EXERCISE INSTRUCTIONS - Restate, word for word, every line of the data.

DATA SHOWN -
>> begin

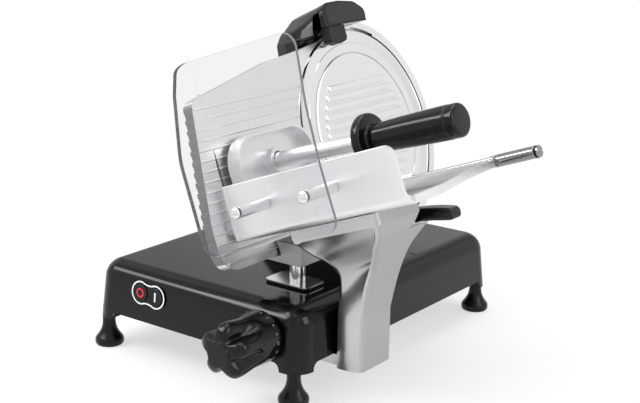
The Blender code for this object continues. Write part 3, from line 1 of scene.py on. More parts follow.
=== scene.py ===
"""Looks of the electric food slicer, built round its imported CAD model.

Shapes are modelled in the machine's own axes (x towards the tray, y towards the back, z up, origin under the
middle of the base). Pieces in the blade's plane use leaning axes: x in front of the plane, z up along it.
"""

from math import asin, atan2, cos, pi, radians, sin, sqrt, tan

import bmesh
import bpy
from mathutils import Matrix, Vector

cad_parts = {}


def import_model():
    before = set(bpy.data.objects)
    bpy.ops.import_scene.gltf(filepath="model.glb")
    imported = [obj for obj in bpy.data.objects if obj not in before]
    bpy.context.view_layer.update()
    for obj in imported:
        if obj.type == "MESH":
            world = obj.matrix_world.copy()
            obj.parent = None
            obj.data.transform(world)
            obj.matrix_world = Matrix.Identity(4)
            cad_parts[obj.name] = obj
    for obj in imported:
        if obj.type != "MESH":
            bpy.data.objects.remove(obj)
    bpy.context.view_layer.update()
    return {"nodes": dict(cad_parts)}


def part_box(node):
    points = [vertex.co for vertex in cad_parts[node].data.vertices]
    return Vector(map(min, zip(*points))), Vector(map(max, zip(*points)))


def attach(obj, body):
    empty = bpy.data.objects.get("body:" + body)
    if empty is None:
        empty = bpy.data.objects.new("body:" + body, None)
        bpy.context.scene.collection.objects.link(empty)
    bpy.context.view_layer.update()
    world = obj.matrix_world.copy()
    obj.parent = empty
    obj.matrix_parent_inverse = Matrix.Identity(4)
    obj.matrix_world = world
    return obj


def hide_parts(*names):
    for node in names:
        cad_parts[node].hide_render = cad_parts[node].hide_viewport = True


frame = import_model()

# Sizes, as in the CAD model
CLEAR = 0.0003
TILT = radians(20.5)
BLADE_X = 0.0387
BLADE_Y = 0.0856
BLADE_Z = 0.244
BLADE_RADIUS = 0.125
BLADE_RECESS = 0.0035
COVER_RADIUS = 0.0975
COVER_PROUD = 0.0025
SUPPORT_FRONT = 0.014
SUPPORT_BACK = 0.022
GUARD_INNER = 0.1275
SUPPORT_SMALL = 0.112
GUARD_START = radians(-112)
GUARD_END = radians(88)
TUBE_RADIUS = 0.03
TUBE_LENGTH = 0.0285
GUARD_OUTER = 0.1385
HOOD_FRONT = 0.02
HOOD_DEPTH = 0.065
HOOD_TOP = 0.1605
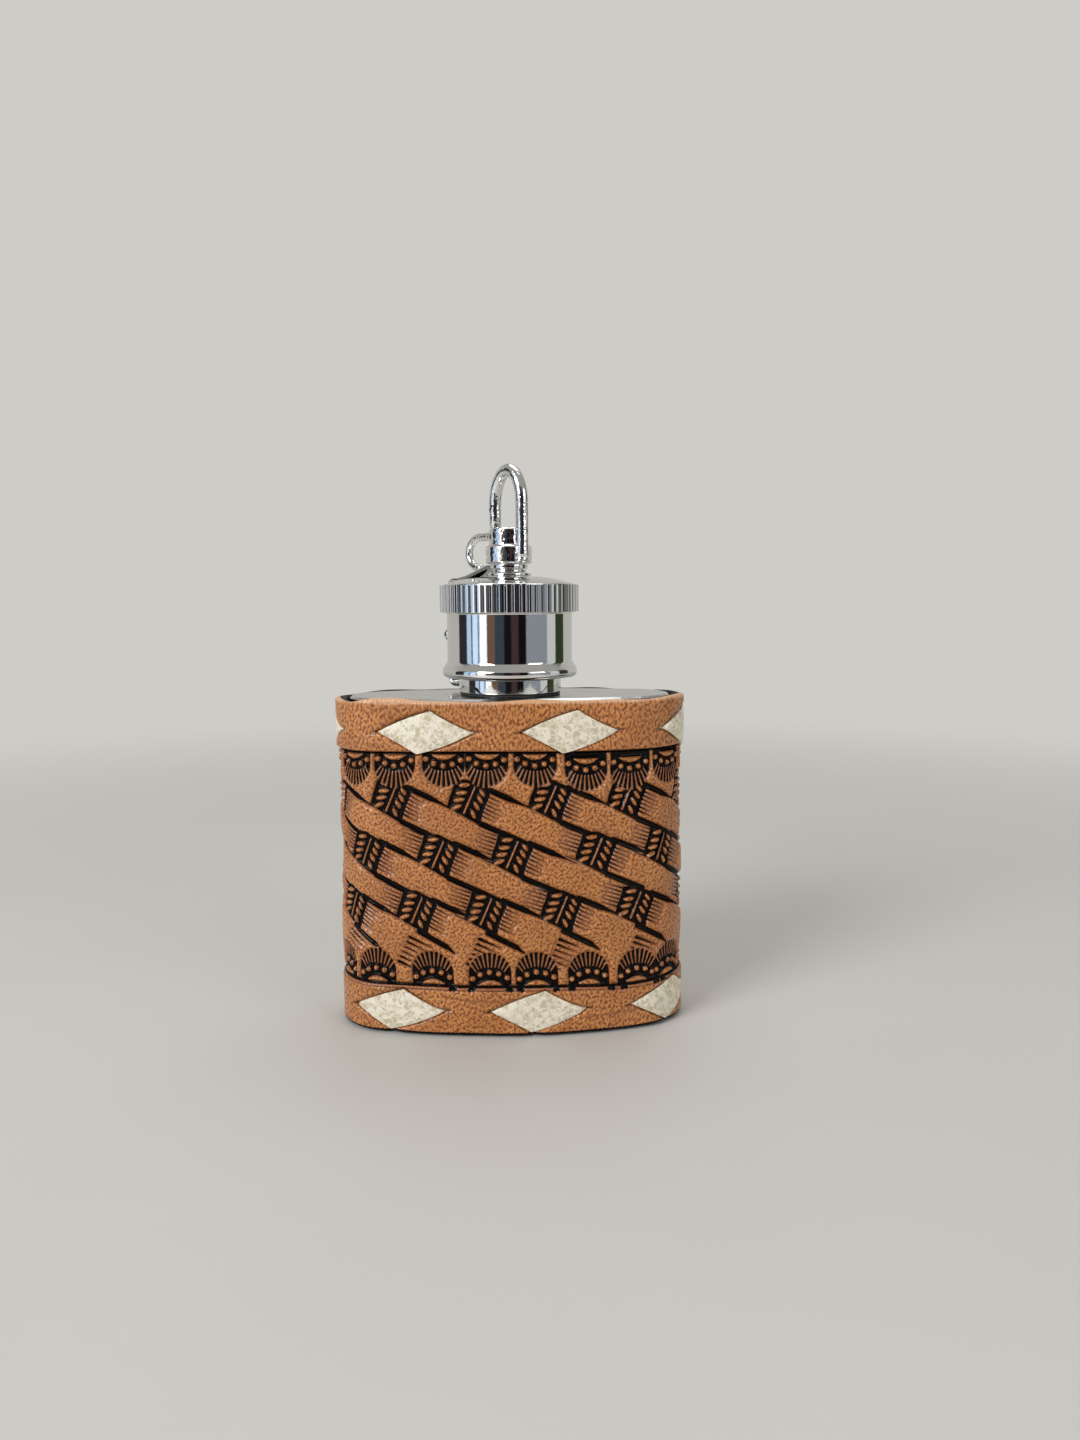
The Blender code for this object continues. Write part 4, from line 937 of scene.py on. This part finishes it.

>> end

THE RESPONSE -
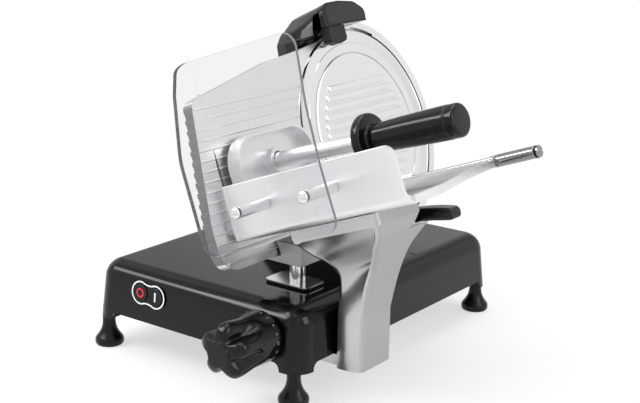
The Blender code for this object continues. Write part 3, from line 1 of scene.py on. More parts follow.
=== scene.py ===
"""Looks of the electric food slicer, built round its imported CAD model.

Shapes are modelled in the machine's own axes (x towards the tray, y towards the back, z up, origin under the
middle of the base). Pieces in the blade's plane use leaning axes: x in front of the plane, z up along it.
"""

from math import asin, atan2, cos, pi, radians, sin, sqrt, tan

import bmesh
import bpy
from mathutils import Matrix, Vector

cad_parts = {}


def import_model():
    before = set(bpy.data.objects)
    bpy.ops.import_scene.gltf(filepath="model.glb")
    imported = [obj for obj in bpy.data.objects if obj not in before]
    bpy.context.view_layer.update()
    for obj in imported:
        if obj.type == "MESH":
            world = obj.matrix_world.copy()
            obj.parent = None
            obj.data.transform(world)
            obj.matrix_world = Matrix.Identity(4)
            cad_parts[obj.name] = obj
    for obj in imported:
        if obj.type != "MESH":
            bpy.data.objects.remove(obj)
    bpy.context.view_layer.update()
    return {"nodes": dict(cad_parts)}


def part_box(node):
    points = [vertex.co for vertex in cad_parts[node].data.vertices]
    return Vector(map(min, zip(*points))), Vector(map(max, zip(*points)))


def attach(obj, body):
    empty = bpy.data.objects.get("body:" + body)
    if empty is None:
        empty = bpy.data.objects.new("body:" + body, None)
        bpy.context.scene.collection.objects.link(empty)
    bpy.context.view_layer.update()
    world = obj.matrix_world.copy()
    obj.parent = empty
    obj.matrix_parent_inverse = Matrix.Identity(4)
    obj.matrix_world = world
    return obj


def hide_parts(*names):
    for node in names:
        cad_parts[node].hide_render = cad_parts[node].hide_viewport = True


frame = import_model()

# Sizes, as in the CAD model
CLEAR = 0.0003
TILT = radians(20.5)
BLADE_X = 0.0387
BLADE_Y = 0.0856
BLADE_Z = 0.244
BLADE_RADIUS = 0.125
BLADE_RECESS = 0.0035
COVER_RADIUS = 0.0975
COVER_PROUD = 0.0025
SUPPORT_FRONT = 0.014
SUPPORT_BACK = 0.022
GUARD_INNER = 0.1275
SUPPORT_SMALL = 0.112
GUARD_START = radians(-112)
GUARD_END = radians(88)
TUBE_RADIUS = 0.03
TUBE_LENGTH = 0.0285
GUARD_OUTER = 0.1385
HOOD_FRONT = 0.02
HOOD_DEPTH = 0.065
HOOD_TOP = 0.1605
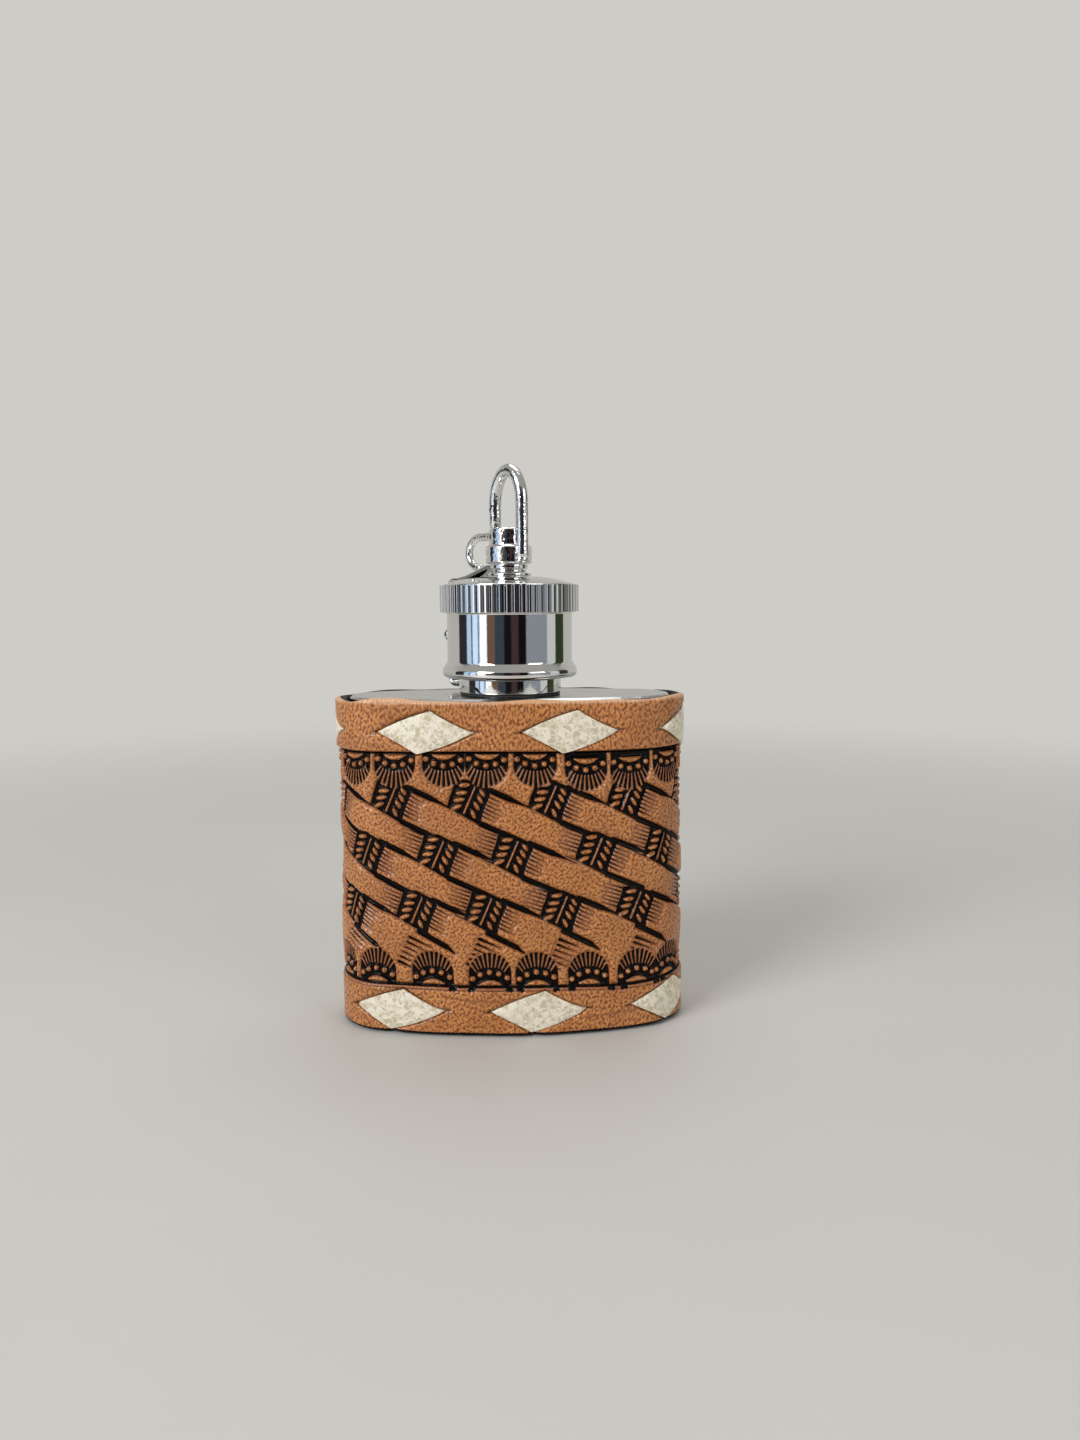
The Blender code for this object continues. Write part 4, from line 937 of scene.py on. This part finishes it.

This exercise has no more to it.